Abstract

The demand for privacy in the current digital era is continuously growing. This is particularly true in the context of IoT, in which huge amounts of data are handled. Communication anonymity is a fundamental requirement when high privacy levels should be guaranteed. On the other hand, very little attention has been devoted to this problem in the past scientific literature, when referring to MQTT, which is the de-facto standard for IoT communication. In this paper, we try to cover this gap. Specifically, we propose a new protocol, called MQTT-A, which extends the MQTT bridging mechanism to support the anonymity of both publishers and subscribers. This task is accomplished through the P2P collaboration of intermediate bridge brokers, which forward the requests of clients so that the final broker cannot understand the actual source/destination.

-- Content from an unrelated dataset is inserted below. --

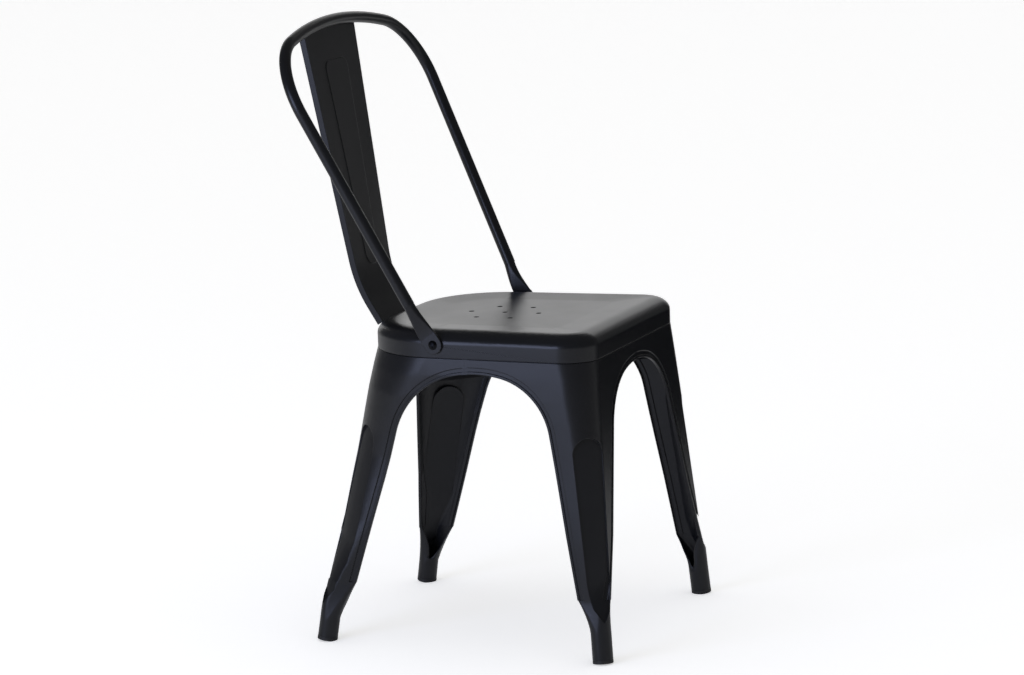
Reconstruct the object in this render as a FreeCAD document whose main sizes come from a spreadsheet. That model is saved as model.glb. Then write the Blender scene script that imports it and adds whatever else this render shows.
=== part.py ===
"""A sheet-metal bistro chair: four pressed legs, a seat pan, a bent tube hoop and a pressed splat.

Millimetres, +Z up, the floor at z = 0. The sitter faces -Y, so the sitter's right hand is at -X.
The pieces are first laid out about the middle of the four feet, and at the end the whole chair is
moved so that its origin is the middle of its bounding box at floor level.
"""
import FreeCAD
import Part

import math
import os

from FreeCAD import Placement, Rotation, Vector

# Driving sizes: name, value in millimetres or degrees, meaning
SIZES = [
    ("seat_height", 438.0, "floor to the rim of the seat"),
    ("seat_front_width", 368.0, "width of the skirt at the front"),
    ("seat_back_width", 336.0, "width of the skirt at the back"),
    ("seat_depth", 349.6, "front of the skirt to its back"),
    ("seat_reach", 193.6, "front of the skirt to the middle of the feet"),
    ("seat_front_corner", 45.0, "plan radius of the front corners"),
    ("seat_back_corner", 121.0, "plan radius of the back corners"),
    ("pan_depth", 36.5, "rim of the seat to the bottom edge of the skirt"),
    ("pan_sheet", 1.5, "thickness of the seat's sheet"),
    ("roll_width", 26.0, "how far the rolled edge reaches over the seat"),
    ("roll_drop", 18.0, "how far the rolled edge drops to the skirt"),
    ("dish_width", 46.0, "width of the slope from the rim to the dished field"),
    ("dish_drop", 2.5, "how far the field lies under the rim"),
    ("drain_pitch", 50.0, "middle drain hole to each of the six round it"),
    ("drain_bore", 7.5, "diameter of a drain hole"),
    ("drain_setback", 15.5, "middle drain hole behind the middle of the seat"),
    ("front_feet", 402.8, "between the centres of the front feet"),
    ("back_feet", 349.8, "between the centres of the back feet"),
    ("feet_span", 417.0, "front feet to back feet"),
    ("foot_tube", 28.0, "diameter of the round foot"),
    ("waist", 170.0, "height between the legs' wide and narrow parts"),
    ("front_waist_corner", 26.0, "corner radius of a front leg at the waist"),
    ("back_waist_corner", 51.0, "corner radius of a back leg at the waist"),
    ("front_curl_corner", 12.0, "corner radius of a front leg where it starts to curl"),
    ("back_curl_corner", 20.0, "corner radius of a back leg where it starts to curl"),
    ("front_toe", 6.2, "turn-in of a front leg's side face at the waist, degrees"),
    ("front_curl_toe", 10.8, "the same where the leg starts to curl"),
    ("back_toe", 10.2, "turn-in of a back leg's side face at the waist, degrees"),
    ("back_curl_toe", 13.2, "the same where the leg starts to curl"),
    ("toe_low_drop", 208.0, "rim of the seat to the height above which the turn-in fades"),
    ("toe_high_drop", 60.0, "rim of the seat to where the legs' faces follow the seat"),
    ("leg_sheet", 1.5, "thickness of the legs' sheet"),
    ("leg_joint", 0.1, "joint between two legs over an arch"),
    ("leg_band", 17.5, "height of the band that is welded inside the skirt"),
    ("leg_gap", 0.8, "open joint between the skirt and the legs"),
    ("weld_fit", 0.3, "gap between parts that are welded or slid together"),
    ("lip", 4.0, "depth of the lip turned in round an arch"),
    ("bead_width", 9.0, "arch's edge to the outer side of the groove along it"),
    ("bead_rim", 3.5, "arch's edge to the inner side of that groove"),
    ("bead_step", 1.2, "depth of the groove"),
    ("leg_split", 5.0, "middle of the seat to the joint between a front and a back leg"),
    ("side_arch_shift", -10.5, "middle of the seat to the middle of the side arch's crown"),
    ("side_arch_drop", 56.8, "rim of the seat to the crown of the side arch"),
    ("side_arch_crown", 164.0, "radius of the crown of the side arch"),
    ("side_arch_front_flat", 37.8, "half width of that crown towards the front"),
    ("side_arch_back_flat", 31.3, "half width of that crown towards the back"),
    ("side_arch_front_shoulder", 91.4, "radius of the front shoulder of the side arch"),
    ("side_arch_back_shoulder", 124.0, "radius of its back shoulder"),
    ("side_front_lean", 9.9, "lean of its edge on the front leg, degrees"),
    ("side_back_lean", 17.3, "lean of its edge on the back leg, degrees"),
    ("front_arch_drop", 62.0, "rim of the seat to the crown of the front arch"),
    ("front_arch_crown", 170.0, "radius of the crown of the front arch"),
    ("front_arch_flat", 45.0, "half width of that crown"),
    ("front_arch_shoulder", 93.0, "radius of the shoulders of the front arch"),
    ("front_arch_lean", 17.0, "lean of its edges above the knee, degrees"),
    ("front_arch_knee", 21.5, "lean of its edges below the knee, degrees"),
    ("back_arch_drop", 82.0, "rim of the seat to the crown of the back arch"),
    ("back_arch_crown", 90.0, "radius of the crown of the back arch"),
    ("back_arch_flat", 45.0, "half width of that crown"),
    ("back_arch_shoulder", 90.0, "radius of the shoulders of the back arch"),
    ("back_arch_lean", 18.3, "lean of its edges above the knee, degrees"),
    ("back_arch_knee", 18.3, "lean of its edges below the knee, degrees"),
    ("arch_knee", 165.0, "height of the knee in the edges of the front and back arch"),
    ("curl_top", 84.0, "height where the leg starts to curl into its foot"),
    ("front_curl_round", 41.0, "height where a front foot is round"),
    ("back_curl_round", 31.0, "height where a back foot is round"),
    ("front_curl_ease", 1.4, "how softly a front leg runs into its foot, 1 being straight"),
    ("back_curl_ease", 1.0, "the same for a back leg"),
    ("curl_close", 2.0, "round part of the foot that is still open on its inner side"),
    ("front_flute_drop", 159.0, "rim of the seat to the widest part of a front flute"),
    ("back_flute_drop", 162.0, "rim of the seat to the widest part of a back flute"),
    ("front_flute_ramp", 107.0, "height where a front flute starts to narrow quickly"),
    ("back_flute_ramp", 140.0, "the same for a back flute"),
    ("flute_end", 74.0, "height of the shoulders of its pointed lower end"),
    ("flute_tip", 62.0, "height of the point"),
    ("front_flute_half", 21.2, "half width of a front flute at its top"),
    ("front_flute_low", 15.0, "half width of a front flute at the ramp"),
    ("front_flute_curl", 12.5, "half width of a front flute where the leg starts to curl"),
    ("front_flute_end", 9.5, "half width of a front flute at its shoulders"),
    ("back_flute_half", 23.0, "half width of a back flute at its top"),
    ("back_flute_low", 21.5, "half width of a back flute at the ramp"),
    ("back_flute_curl", 11.5, "half width of a back flute where the leg starts to curl"),
    ("back_flute_end", 9.5, "half width of a back flute at its shoulders"),
    ("flute_step", 2.2, "step at the edge of a flute"),
    ("flute_ridge", 2.4, "how far the middle of a flute's floor stands up"),
    ("brace_height", 24.0, "height of a cross brace bar"),
    ("brace_thick", 3.0, "thickness of a cross brace bar"),
    ("brace_drop", 89.0, "rim of the seat to the lower edge of a cross brace bar"),
    ("glide_rim", 4.5, "thickness of the glide under the foot"),
    ("glide_plug", 18.0, "length of the glide inside the foot"),
    ("chair_height", 849.5, "floor to the top of the hoop"),
    ("hoop_tube", 16.0, "diameter of the hoop's tube"),
    ("hoop_wall", 1.5, "wall of the hoop's tube"),
    ("hoop_width", 450.0, "widest distance between the hoop's centre lines"),
    ("hoop_setback", 44.0, "middle of the feet to the hoop's plane at the seat rim"),
    ("hoop_lean", 25.7, "backward lean of the hoop's plane, degrees"),
    ("hoop_flare", 8.2, "outward lean of the posts in that plane, degrees"),
    ("hoop_corner", 90.0, "radius of the hoop's corners"),
    ("hoop_crown", 700.0, "radius of the hoop's top"),
    ("post_rise", 36.0, "rim of the seat to the lowest round part of a post"),
    ("tab_setback", 31.0, "middle of the feet to the screw"),
    ("tab_drop", 18.5, "rim of the seat down to the screw"),
    ("tab_width", 25.4, "width of the flattened end"),
    ("tab_thick", 3.6, "thickness of the flattened end"),
    ("tab_lean", 35.0, "backward lean of the flattened end, degrees"),
    ("tab_fold", 13.0, "screw to the fold of the flattened end"),
    ("screw_bore", 6.6, "hole for a screw"),
    ("screw_shank", 6.0, "diameter of a screw"),
    ("screw_length", 15.0, "length of a screw under its head"),
    ("screw_head", 13.0, "diameter of a screw's head"),
    ("screw_dome", 3.0, "height of a screw's head"),
    ("recess_span", 6.4, "span of the cross recess"),
    ("recess_slot", 1.5, "width of a slot of the recess"),
    ("recess_depth", 1.6, "depth of the recess"),
    ("washer_size", 12.0, "diameter of a washer"),
    ("washer_thick", 1.2, "thickness of a washer"),
    ("nut_flats", 10.0, "width of a nut across its flats"),
    ("nut_height", 5.0, "height of a nut"),
    ("splat_drop", 9.0, "top of the hoop to the top edge of the splat"),
    ("splat_top_width", 169.0, "width of the splat at its top"),
    ("splat_foot_width", 106.0, "width of the splat at the seat rim"),
    ("splat_sheet", 1.2, "thickness of the splat's sheet"),
    ("splat_flange", 9.0, "depth of the folded edges"),
    ("splat_lean", 8.95, "backward lean of the splat's long part, degrees"),
    ("splat_foot_lean", 29.7, "backward lean of its lower part, degrees"),
    ("splat_bend", 180.0, "radius of the bend between them"),
    ("splat_bend_rise", 74.0, "rim of the seat up to where that bend starts"),
    ("splat_toe_bend", 12.0, "radius of the bend onto the skirt"),
    ("splat_toe_drop", 32.0, "rim of the seat down to the lower edge of the splat"),
    ("flange_drop", 12.0, "rim of the seat down to the lower end of the folded edges"),
    ("flange_top_drop", 14.0, "top edge of the splat down to the upper end of the folded edges"),
    ("panel_drop", 54.0, "top of the splat to the top of the embossed panel"),
    ("panel_rise", 62.0, "rim of the seat up to its lower end"),
    ("panel_top_width", 72.0, "its width at the top"),
    ("panel_foot_width", 38.0, "its width at the lower end"),
    ("panel_corner", 12.0, "radius of its upper corners"),
    ("panel_foot_corner", 17.0, "radius of its lower corners"),
    ("panel_step", 0.8, "how far it stands out"),
]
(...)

Moreover, an anonymity-preserving topic discovery mechanism is provided, which allows clients to discover available topics and associated brokers, preventing client identification. Importantly, all the MQTT-A messages are exchanged by leveraging standard MQTT primitives and the bridging mechanism natively offered by MQTT. This allows us not to require changes in the standard MQTT infrastructure. To validate the performance of our solution, we performed a deep experimental campaign by deploying the bridge brokers on cloud platforms in various countries of the world. The experimental validation shows that, the price of latency we have to pay because of the trade-off with anonymity is quite reasonable. Moreover, no significant impact on goodput occurs in the case of good network conditions.